Are premium brands worth the extra cost?

Whether premium solar panels justify their higher price depends on your specific circumstances and priorities:

• Energy production: Premium panels typically offer 1-3% higher efficiency and better performance in challenging conditions like partial shade or high temperatures. Over 25+ years, this can translate to significantly more energy production.
• Degradation rates: Premium panels like those from Maxeon (formerly SunPower) degrade at just 0.2% annually compared to 0.5-0.7% for standard panels, potentially producing 20% more energy over 25 years from the same footprint.
• Warranty coverage: Premium manufacturers typically offer longer, more comprehensive warranties (25-30 years) compared to budget options (10-15 years for product defects). This extended coverage provides greater long-term protection for your investment.
• Aesthetic considerations: High-end panels often feature sleeker designs with uniform black surfaces and minimal visible circuitry, which may be important for visible installations.

For space-constrained installations where maximizing production per square foot is essential, premium panels often provide better value despite higher upfront costs. Similarly, if you plan to remain in your home long-term, the extended warranties and lower degradation rates of premium panels may justify their higher initial investment.
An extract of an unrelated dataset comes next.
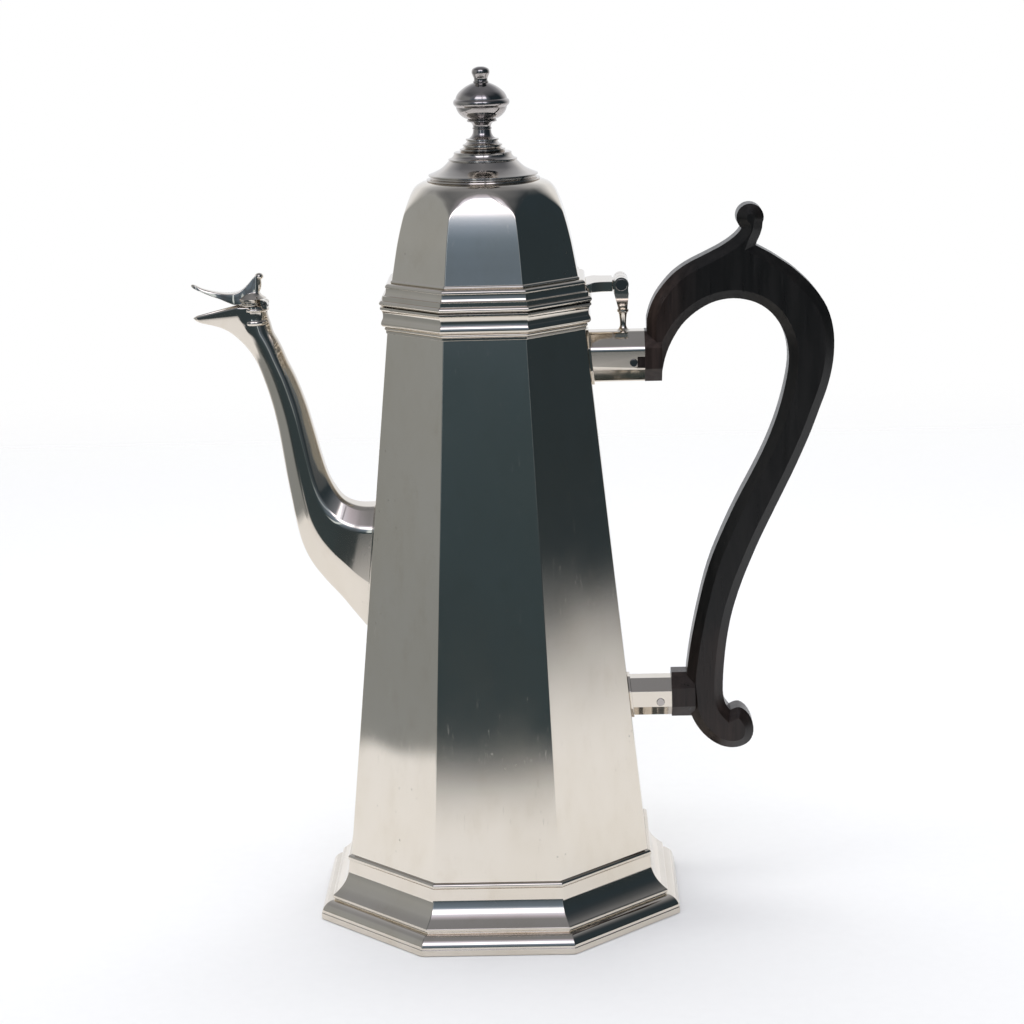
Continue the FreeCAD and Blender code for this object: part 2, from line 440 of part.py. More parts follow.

However, for larger installations with ample space and shorter-term ownership horizons, mid-range panels often offer a better balance of cost and performance.

What happens during a power outage?

How your solar system responds during a grid outage depends on its configuration:

• Standard grid-tied systems automatically shut down during power outages for safety reasons, even if the sun is shining. This safety feature, called anti-islanding protection, prevents solar-generated electricity from flowing back into the grid where it could endanger utility workers making repairs.
• Systems with battery storage can continue providing power during outages, though the specific capabilities depend on the system design. Basic battery backup systems power only essential circuits, while larger systems can support most or all household loads.
• Off-grid systems operate independently from the utility grid and continue functioning normally during grid outages, limited only by available solar production and battery capacity.

For grid-tied systems, adding battery storage creates resilience during outages. Modern battery systems like the Tigo GO Battery offer scalable capacity from 9.9 kWh to 40 kWh, providing varying levels of backup capability. Some systems include automatic transfer switches (ATS) that sense grid loss and safely switch from grid plus solar/battery to solar/battery only operation.

If backup power during outages is important to you, discuss battery storage options with your solar installer. While batteries add significant cost to the system, they provide both emergency backup power and potential financial benefits through load shifting and self-consumption optimization.